If you've noticed that your Cardano staking rewards are declining, you're observing a core piece of Cardano's economic puzzle. This isn't a problem or a mistake; it is actually happening by design. What you are seeing is absolutely 100% a feature, not a flaw. This careful plan is set in motion to make sure the Cardano network stays healthy and sustainable for years, even decades, to come.

The Economic Mechanism Explained: The entire reward system is best pictured as a giant, pre-filled reservoir of water. This reservoir was full when the network first launched, waiting to be distributed. The ADA is paid out in regular 5-day chunks, which are known in the Cardano world as "epochs". As these payments go out over time, the water level—or the reward reserves—naturally and slowly goes down. This decline is a slow, deliberate, and predictable process.

The Crucial Transition: That initial reservoir was never meant to last forever. Think of it like "training wheels" for the network's economy. The ultimate point is to transition away from these pre-filled reserves so that the network can pay for its own security through transaction fees generated by people actually using the network.

This transition brings an important shift in thinking:
1. On one side, the staking yield (the percentage you get back) is designed to decrease over time.
2. On the other side, the big idea is for the real-world value of every single ADA you hold to go up. If the ADA you earn becomes much more valuable, that lower percentage "doesn't sting nearly as much".

Driving Utility and Adoption: The value of ADA is driven by utility and adoption. This includes:
• Growing DeFi platforms, such as Mins Swap and Indigo.
• Booming NFT and gaming markets.
• Real businesses and even governments starting to use the network.

Every one of these factors creates more demand for ADA and feeds directly into Cardano’s master plan for being a sustainable network. The system is specifically built to attract people who are in it for the long haul and who believe in the project’s future.

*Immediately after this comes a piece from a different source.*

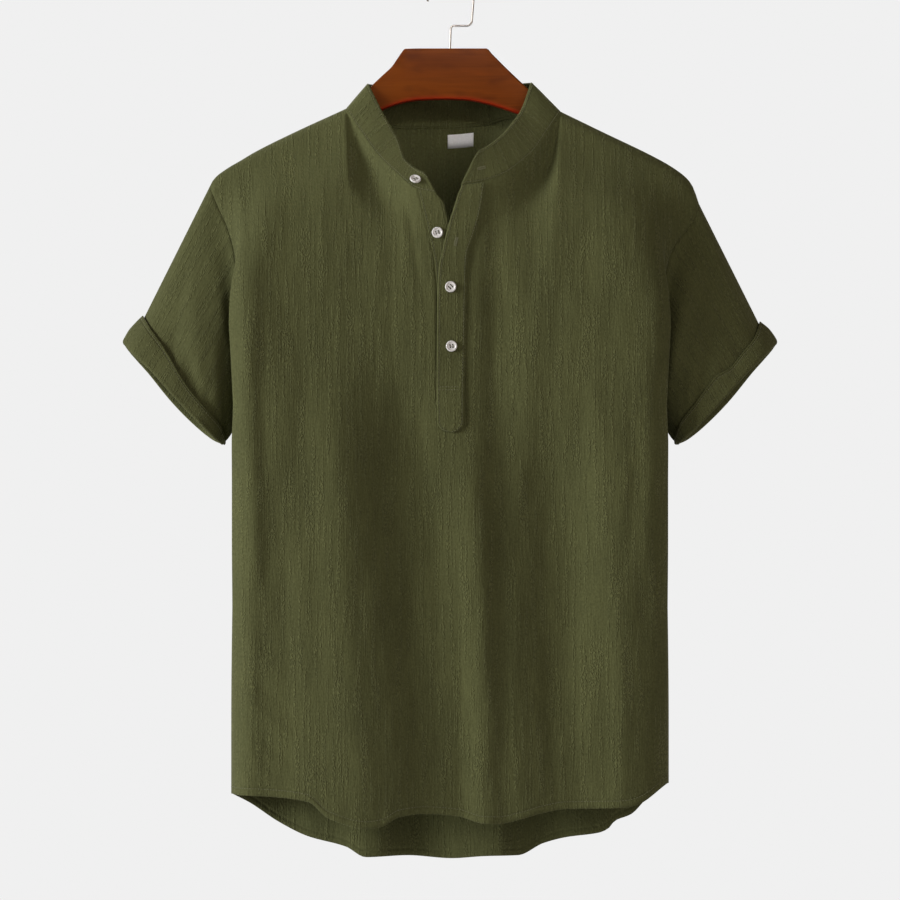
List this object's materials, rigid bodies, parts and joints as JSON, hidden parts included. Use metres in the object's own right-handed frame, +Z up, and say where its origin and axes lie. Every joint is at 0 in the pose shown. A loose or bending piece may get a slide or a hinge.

The Road to Self-Sufficiency: The entire journey can be mapped across three phases:
• Phase 1: Started with big rewards paid for by the initial reserve.
• Phase 2: The slow and steady transition period (where we are now).
• Phase 3: The destination—a network that is completely self-sufficient and powered entirely by its own activity.

This sustainable future is being built through initiatives like the Voltaire era, which is introducing on-chain governance; scaling solutions like Hydra, designed to handle more transactions (which means more fees); and a community treasury to fund new projects. The decreasing percentage isn't a warning sign; it's a sign that the system is working exactly the way it was designed to.

The ultimate question remains: can the ecosystem grow enough and generate enough real activity and transaction fees to fully support itself as those training wheels slowly come off?